The Incomparable Ulli Beier

Words of ParadisePoetry of Papua New Guinea, ed. Ulli Beier, 1972

When the Moon Was Big, and Other Legends from New Guinea, ed. Ulli Beier, 1972

Voices of Independence: New Black Writing from Papua New Guinea, ed. Ulli Beier, 1980

These were the best anthologies I’ve read so far for this project: more consistent in quality than Lali, more cohesive than Varua Tupu, certainly better than Raetemaot. While the writing in Voices of Independence is mostly only decent and not great, the editing is stellar. Same with When the Moon Was Big; while the editor’s hand is not obvious in the storytelling—the stories are told by children, and their voices are preserved—their smoothness and coherence, especially as compared with Custom Stories from Choiseul (same concept, different country), show that he must have helped to craft them. I also liked Words of Paradise more than many poetry collections I’ve read, though the poems contained within seem more like songs than what I understand as poetry; they are often short and repetitive, sometimes incorporating nonsense syllables as refrains. I think they might be traditional chants or songs rather than new compositions, though I can’t be sure either way, and they could also be a mix of the two.

San Francisco, 2016
Ancestor Skull from Papua New Guinea, de Young Museum, San Francisco, 2016

All of these collections were edited and assembled by Ulli Beier, who also edited/ghost-wrote Kiki: Ten Thousand Years in a Lifetime. I was intrigued by the recurrence of Beier’s name on my list. His name popped up collections from both Papua New Guinea and Nigera. I was moved to find out more about him, and I’m so glad I did, because the guy had a fascinating life. He was born in what is now Poland (then part of Weimar Germany) in 1922. His family fled the Nazis in the 1930s, ending up in Palestine, where they were detained as enemy aliens by the British government. While so detained, Beier earned a BA from the University of London. Later he moved to London to study some more. There he married the Austrian artist Susanne Wenger and then moved to Nigeria to teach at the University of Ibadan. He became interested in Yoruba culture, got to know a bunch of people in villages and cities outside of Ibadan, and ended up founding a literary journal (Black Orpheus) devoted to publishing the work of Nigerian authors. He co-founded a writing club that counted Chinua Achebe and Wole Soyinka among its members. He translated several works by Nigerian authors into English. His wife, meanwhile, got tuberculosis, converted to Yoruba religion, was inducted into the priesthood of the goddess of the Osun river, changed her name to Adunni Olorisha, and founded an artist cooperative in Osogbo.

San Francisco, 2016
Ancestor Skull from Papua New Guinea, de Young Museum, San Francisco, 2016

At some point in the 1960s Ulli and Susanne got divorced and he met and married another artist, Georgina Betts, who designed sets and costumes for the Duro Lapido Theater Company in Nigeria. Georgina, Susanne, and Ulli all shared a house together for a while, though I don’t know exactly who was married to whom at that point. Then, when the Biafran War broke out, Ulli found himself a refugee again. The Beiers picked up and moved to Papua New Guinea. According to the introduction to one of these collections, they traveled via Australia, taking several boats, with extended delays in various ports, with their infant child in tow (I read this when my daughter was four months old and just could. Not. Imagine). There, Beier kind of did the same thing all over again: founded a journal, taught at a university, published books and articles, and tirelessly championed the voices of local writers and artists.

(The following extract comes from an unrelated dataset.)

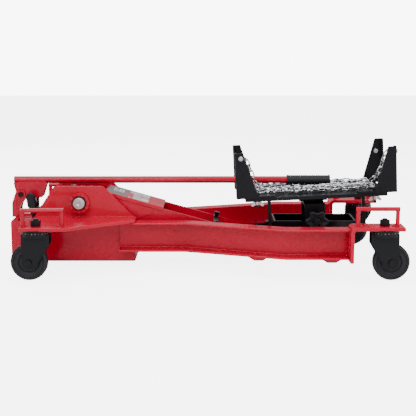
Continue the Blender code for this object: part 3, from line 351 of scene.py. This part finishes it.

Ulli and Georgina stayed in PNG for four years, then moved back to Nigeria for a while, eventually ending up in Australia, where—apart from a decade-long stint in Germany setting up an African art center at the University of Bayreuth—they lived from the mid-seventies until Ulli’s death in 2011. Over the course of his life, Beier wrote or edited dozens of books and published countless articles on everything from Australian outsider art to Yoruba beaded crowns. He continued publishing until he died, at the age of 88.

Paris, 2014
Ancestor Skull from Papua New Guinea, Musée du Quai Branly, Paris, 2014

Because I’m lazy, this post is pretty much entirely sourced from Wikipedia, with a few additions from the intros to Beier’s books, the artists’ websites of Susanne Wenger and Georgina Beier (linked above), and Ulli’s obituaries in The Guardian and The Telegraph.